#### [YOUR OBJECTIVE]
Look in the material below for the line with "export_step(Compound([solid for part" and the line with "in imported if", then set down exactly those two lines and all lines between, nothing more.

#### [DATA SEGMENT]
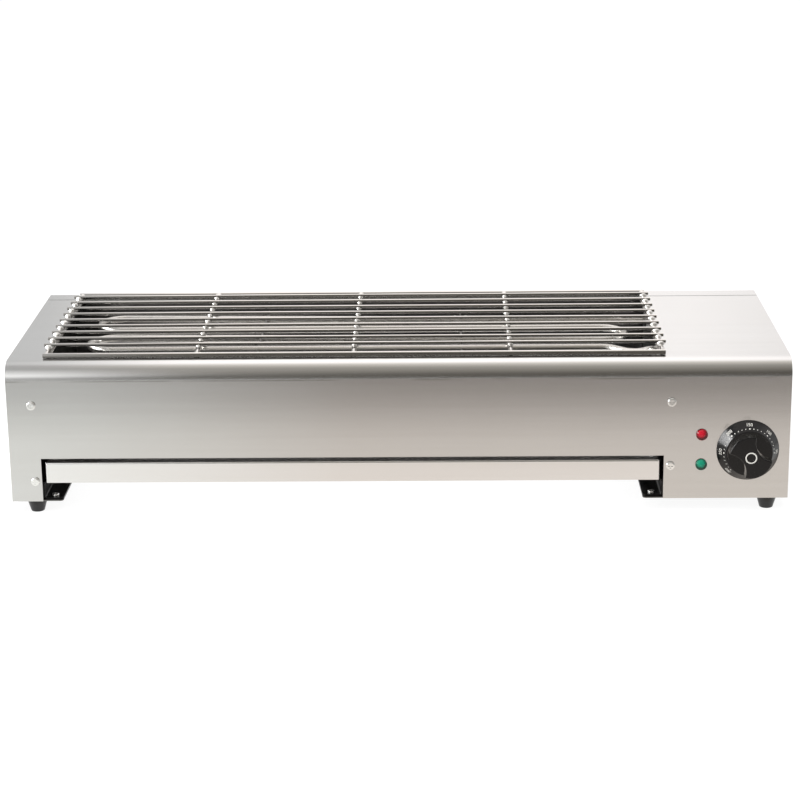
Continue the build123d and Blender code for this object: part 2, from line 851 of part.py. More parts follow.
def thermostat_screws():
    """Two low-headed screws through the front panel."""
    return [pan_screw(point, to_front, thermostat_screw) for point in thermostat_screw_places()]


def bulb_axis():
    """Y and Z of the sensor bulb, which lies along the front shield."""
    return opening_front_y + bulb_stand_off, tube_z - bulb_below_tube


def bulb_reach():
    """X where the bulb starts and ends."""
    end = right_wall_x - bulb_from_wall
    return end - bulb_length, end


def sensor_bulb():
    """Sealed bulb that senses the fire box's heat."""
    y, z = bulb_axis()
    start, end = bulb_reach()
    bulb = rod((start, y, z), (end, y, z), bulb_radius)
    return fillet(bulb.edges(), bulb_round)


def bulb_clip(x):
    """Spring clip round the bulb with a foot on the front shield."""
    y, z = bulb_axis()
    side = (x - clip_width / 2, x + clip_width / 2)
    inside = bulb_radius + clip_clearance
    ring = rod((side[0], y, z), (side[1], y, z), inside + clip_wall)
    foot_y = (opening_front_y, opening_front_y + clip_wall)
    foot = block(side, foot_y, (z - bulb_clip_foot, z + bulb_clip_foot))
    neck = block(side, (opening_front_y, y - bulb_radius + clip_wall), (z - clip_wall, z + clip_wall))
    return ring + foot + neck - rod((side[0], y, z), (side[1], y, z), inside)


def bulb_clips():
    """Two clips, a quarter of the bulb's length from its ends."""
    start, end = bulb_reach()
    return [bulb_clip(start + bulb_length / 4), bulb_clip(end - bulb_length / 4)]


def capillary_tube():
    """Thin tube from the bulb, through the inner wall, to the diaphragm."""
    y, z = bulb_axis()
    _, bulb_end = bulb_reach()
    cup_y = front_in + thermostat_depth + diaphragm_depth
    loop_y = cup_y + capillary_loop
    points = [(bulb_end, y, z), (knob_x, y, z), (knob_x, loop_y, z), (knob_x, loop_y, knob_z)]
    return swept_round(points + [(knob_x, cup_y, knob_z)], capillary_bend, capillary_radius)


# Pilot lamps
def lamp_places():
    """Middles of the red and the green lamp on the panel."""
    return [(pilot_x, front_y, base_z + pilot_height + side * pilot_spacing / 2) for side in (1, -1)]


def pilot_lens(point):
    """Coloured lens: a low dome on a flange, with a neck through the panel."""
    flange = Cylinder(lens_radius, lens_flange, align=base_align)
    dome_radius = (lens_radius**2 + lens_dome**2) / (2 * lens_dome)
    dome = Pos(0, 0, lens_flange + lens_dome - dome_radius) * Sphere(dome_radius)
    dome &= Pos(0, 0, lens_flange) * Cylinder(lens_radius - lens_step, 2 * lens_dome, align=base_align)
    neck = Pos(0, 0, -sheet) * Cylinder(lens_neck_radius, sheet, align=base_align)
    return stand(flange + dome + neck, point, to_front)


def lamp_body(point):
    """Lamp capsule behind the panel."""
    x, _, z = point
    body = rod((x, front_in, z), (x, front_in + lamp_length, z), lamp_radius)
    return fillet(body.edges().group_by(Axis.Y)[-1], lamp_round)


def push_nut(point):
    """Toothed ring that clamps the lamp against the panel."""
    x, _, z = point
    ring = rod((x, front_in, z), (x, front_in + sheet, z), push_nut_radius)
    return ring - rod((x, front_y, z), (x, front_in + 2 * sheet, z), lamp_radius + lamp_clearance)


# Wiring
def block_y():
    """Y of the terminal block's middle."""
    return rear_y - block_from_rear


def block_pole_x(pole):
    """X of one pole of the terminal block."""
    pitch = block_length / block_poles
    return gland_x + (pole - (block_poles - 1) / 2) * pitch


def block_screw_places():
    """Seats of the block's screws, two to a pole."""
    z = plate_top + block_height - block_screw_depth
    sides = (-block_width / 4, block_width / 4)
    return [(block_pole_x(pole), block_y() + side, z) for pole in range(block_poles) for side in sides]


def terminal_block():
    """Three-pole block on the control box's bottom plate."""
    half_x, half_y = block_length / 2, block_width / 2
    reach_x, reach_y = (gland_x - half_x, gland_x + half_x), (block_y() - half_y, block_y() + half_y)
    body = block(reach_x, reach_y, (plate_top, plate_top + block_height))
    body = chamfer(body.edges().filter_by(Axis.X).group_by(Axis.Z)[-1], block_chamfer)
    for place in block_screw_places():
        body -= Pos(place) * Cylinder(block_well_radius, block_height, align=base_align)
    return body


def terminal_screws():
    """Slotted screws in the block's wells."""
    screw = Cylinder(block_screw_radius, block_screw_height, align=base_align)
    screw -= Pos(0, 0, block_screw_height) * Box(3 * block_screw_radius, block_slot_width, block_slot_depth)
    return [Pos(place) * screw for place in block_screw_places()]


def lead(points):
    """Stiff round wire through the given points."""
    return swept_round(points, lead_bend, lead_radius)


def block_entry(pole):
    """Point on the block's front face where a lead goes in."""
    return (block_pole_x(pole), block_y() - block_width / 2, plate_top + block_height / 2)


def live_lead():
    """From the block to the thermostat's right blade."""
    x, y, z = block_entry(2)
    blade_x, blade_y, blade_z = blade_places()[1]
    turns = [(x, y - lead_run, z), (blade_x, blade_y + lead_run, blade_z)]
    return lead([(x, y, z)] + turns + [(blade_x, blade_y, blade_z)])


def element_lead():
    """From the thermostat's left blade to the tube's front terminal."""
    x, y, z = blade_places()[0]
    tip_x, tip_y, tip_z = tube_pin_tip(tube_end_places()[0])
    return lead([(x, y, z), (x, tip_y, z), (x, tip_y, tip_z), (tip_x, tip_y, tip_z)])


def neutral_lead():
    """From the block to the tube's rear terminal."""
    x, y, z = block_entry(0)
    tip_x, tip_y, tip_z = tube_pin_tip(tube_end_places()[1])
    turn_x, turn_y = tip_x + lead_run, y - lead_run
    turns = [(x, turn_y, z), (turn_x, turn_y, tip_z), (turn_x, tip_y, tip_z)]
    return lead([(x, y, z)] + turns + [(tip_x, tip_y, tip_z)])


def earth_place():
    """Middle of the earth stud on the bottom plate."""
    return (right_wall_x + earth_from_wall, rear_y - earth_from_rear)


def earth_stud():
    """Stud for the earth lead, standing on the bottom plate."""
    x, y = earth_place()
    return rod((x, y, plate_top), (x, y, plate_top + earth_stud_length), earth_stud_radius)


def earth_nuts():
    """Lock nut and clamping nut on the stud."""
    x, y = earth_place()
    levels = (plate_top, plate_top + earth_nut_height + earth_nut_gap)
    return [hex_nut((x, y, z), upwards, earth_nut_flats, earth_nut_height, earth_stud_radius) for z in levels]


# Cable gland
def gland_axis(depth):
    """Point on the gland's axis, measured outwards from the back face."""
    return (gland_x, rear_y + depth, gland_z)


def gland_hexagon(height):
    """Hexagonal collar of the gland, drawn upright at the origin."""
    return extrude(RegularPolygon(gland_flats / 2, 6, major_radius=False), height)


def cable_gland():
    """Body of the gland: thread through the rear cover and a hexagon outside it."""
    start, end = gland_axis(-gland_inside), gland_axis(gland_flange + gland_thread_out)
    body = rod(start, end, gland_thread_radius)
    body += stand(gland_hexagon(gland_flange), gland_axis(0), to_rear)
    return body - rod(start, end, gland_bore)


def gland_cap():
    """Dome nut that squeezes the seal round a cord."""
    start = gland_flange + gland_cap_gap
    nose_length = gland_reach - start - gland_cap_grip
    cap = gland_hexagon(gland_cap_grip)
    cap += Pos(0, 0, gland_cap_grip) * Cone(gland_flats / 2, gland_nose_radius, nose_length, align=base_align)
    cap = stand(cap, gland_axis(start), to_rear)
    thread_end = gland_axis(gland_flange + gland_thread_out)
    cap -= rod(gland_axis(start), thread_end, gland_thread_radius + gland_clearance)
    return cap - rod(gland_axis(start), gland_axis(gland_reach), gland_bore)


def gland_locknut():
    """Nut behind the rear cover that holds the gland."""
    start = (gland_x, rear_in, gland_z)
    return hex_nut(start, to_front, gland_flats, gland_locknut_height, gland_thread_radius)


# All pieces by name
feet = foot_places()
lamps = lamp_places()
pieces = {
    "front_top_shell": front_top_shell(),
    "rear_cover": rear_cover(),
    "left_end_panel": end_panel(left_x, 1),
    "right_end_panel": end_panel(right_x, -1),
    "left_inner_wall": inner_wall(left_wall_x, -1),
    "right_inner_wall": inner_wall(right_wall_x, 1),
    "front_heat_shield": heat_shield(opening_front_y, -1, front_shield_flange, front_in),
    "rear_heat_shield": heat_shield(opening_rear_y, 1, shield_flange, rear_in),
    "left_leg_base": left_leg_base(),
    "control_box_base": control_box_base(),
    "left_tray_rail": tray_rail(left_wall_x, 1),
    "right_tray_rail": tray_rail(right_wall_x, -1),
    "front_screws": [pan_screw(point, to_front, panel_screw) for point in wall_screw_places(front_y)],
    "rear_screws": [pan_screw(point, to_rear, panel_screw) for point in wall_screw_places(rear_y)],
    "base_screws": [pan_screw((x, y, base_z), downwards, small_screw) for x, y in base_screw_places()],
    "rail_screws": [
        pan_screw((x, y, plate_top + rail_sheet), upwards, small_screw, rail_screw_grip)
        for x, y in rail_screw_places()
    ],
    "foot_screws": [foot_screw(x, y) for x, y in feet.values()],
    "foot_nuts": [foot_nut(x, y) for x, y in feet.values()],
    "tray_fascia": tray_fascia(),
    "tray_pan": tray_pan(),
    "grate_frame": grate_frame(),
    "grate_cross_rods": grate_cross_rods(),
    "grate_bars": grate_bars(),
    "heating_tube": heating_tube(),
    "left_tube_support": tube_support(support_places[0]),
    "right_tube_support": tube_support(support_places[1]),
    "support_rivets": support_rivets(),
    "tube_bushings": [tube_bushing(y) for y in tube_end_places()],
    "tube_nuts": [tube_nut(y) for y in tube_end_places()],
    "tube_insulators": [tube_insulator(y) for y in tube_end_places()],
    "tube_pins": [tube_pin(y) for y in tube_end_places()],
    "control_knob": control_knob(),
    "thermostat_shaft": thermostat_shaft(),
    "thermostat_body": thermostat_body(),
    "thermostat_screws": thermostat_screws(),
    "sensor_bulb": sensor_bulb(),
    "bulb_clips": bulb_clips(),
    "capillary_tube": capillary_tube(),
    "red_pilot_lens": pilot_lens(lamps[0]),
    "green_pilot_lens": pilot_lens(lamps[1]),
    "pilot_lamp_bodies": [lamp_body(point) for point in lamps],
    "pilot_push_nuts": [push_nut(point) for point in lamps],
    "terminal_block": terminal_block(),
    "terminal_screws": terminal_screws(),
    "live_lead": live_lead(),
    "element_lead": element_lead(),
    "neutral_lead": neutral_lead(),
    "earth_stud": earth_stud(),
    "earth_nuts": earth_nuts(),
    "cable_gland": cable_gland(),
    "gland_cap": gland_cap(),
    "gland_locknut": gland_locknut(),
}
for name, (x, y) in feet.items():
    pieces[name] = rubber_foot(x, y)

os.makedirs("parts", exist_ok=True)
for name, shape in pieces.items():
    solids = shape if isinstance(shape, list) else [shape]
    export_step(Compound([solid for part in solids for solid in part.solids()]), f"parts/{name}.step")
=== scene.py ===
import logging
import math
from dataclasses import dataclass
from enum import Enum
from functools import cache
from typing import Any, Protocol

import bmesh
import bpy
from mathutils import Matrix, Vector


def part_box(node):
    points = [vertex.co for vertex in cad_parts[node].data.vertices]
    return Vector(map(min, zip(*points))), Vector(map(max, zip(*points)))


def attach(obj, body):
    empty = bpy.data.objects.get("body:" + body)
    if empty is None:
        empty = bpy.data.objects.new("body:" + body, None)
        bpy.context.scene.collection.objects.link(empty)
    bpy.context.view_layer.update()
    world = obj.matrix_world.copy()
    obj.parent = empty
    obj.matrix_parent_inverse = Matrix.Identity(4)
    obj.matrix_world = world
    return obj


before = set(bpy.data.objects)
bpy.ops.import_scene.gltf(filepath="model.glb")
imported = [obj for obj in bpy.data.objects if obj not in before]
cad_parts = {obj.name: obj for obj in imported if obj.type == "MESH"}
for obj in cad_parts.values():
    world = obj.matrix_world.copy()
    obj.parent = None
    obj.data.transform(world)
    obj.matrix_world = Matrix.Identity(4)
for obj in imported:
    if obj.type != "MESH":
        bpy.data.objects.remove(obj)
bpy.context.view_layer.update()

# Electric skewer grill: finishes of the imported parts, the small details round them, studio and camera.
MM = 0.001
Colour = tuple[float, float, float, float]
Sizes = tuple[float, float, float]
Socket = bpy.types.NodeSocket
log = logging.getLogger("skewer_grill")


def srgb(code: str) -> Colour:
    """Turns a colour written as sRGB hex to the linear values that shaders take.

    Args:
        code: Six hex digits, red first.

    Returns:
        Linear red, green and blue, and an alpha of 1.
    """
    parts = [int(code[n:n + 2], 16) / 255 for n in (0, 2, 4)]
    linear = [c / 12.92 if c <= 0.04045 else ((c + 0.055) / 1.055) ** 2.4 for c in parts]
    return linear[0], linear[1], linear[2], 1.0


def add_node(
    tree: bpy.types.NodeTree, kind: str, inputs: dict | None = None, **settings: Any
) -> bpy.types.Node:
    """Adds a node to a tree, sets it up and links it.

    Args:
        tree: The tree that gets the node.
        kind: The node's type name.
        inputs: A value, or a socket to link from, for each input by its name or number.
        settings: The node's own properties.

    Returns:
        The new node.
    """
    node = tree.nodes.new(kind)
    for name, value in settings.items():
        setattr(node, name, value)
    for key, value in (inputs or {}).items():
        if isinstance(value, Socket):
            tree.links.new(value, node.inputs[key])
        else:
            node.inputs[key].default_value = value
    return node


class Grain(Enum):
    """Direction in which a sheet was ground or a rod was drawn."""

    ALONG_X = 0
    ALONG_Y = 1
    ALONG_Z = 2

    def sizes(self, length_mm: float, width_mm: float) -> Sizes:
        """Size of one mark along each axis, in millimetres."""
        sizes = [width_mm] * 3
        sizes[self.value] = length_mm
        return sizes[0], sizes[1], sizes[2]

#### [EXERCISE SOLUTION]
    export_step(Compound([solid for part in solids for solid in part.solids()]), f"parts/{name}.step")
=== scene.py ===
import logging
import math
from dataclasses import dataclass
from enum import Enum
from functools import cache
from typing import Any, Protocol

import bmesh
import bpy
from mathutils import Matrix, Vector


def part_box(node):
    points = [vertex.co for vertex in cad_parts[node].data.vertices]
    return Vector(map(min, zip(*points))), Vector(map(max, zip(*points)))


def attach(obj, body):
    empty = bpy.data.objects.get("body:" + body)
    if empty is None:
        empty = bpy.data.objects.new("body:" + body, None)
        bpy.context.scene.collection.objects.link(empty)
    bpy.context.view_layer.update()
    world = obj.matrix_world.copy()
    obj.parent = empty
    obj.matrix_parent_inverse = Matrix.Identity(4)
    obj.matrix_world = world
    return obj


before = set(bpy.data.objects)
bpy.ops.import_scene.gltf(filepath="model.glb")
imported = [obj for obj in bpy.data.objects if obj not in before]
cad_parts = {obj.name: obj for obj in imported if obj.type == "MESH"}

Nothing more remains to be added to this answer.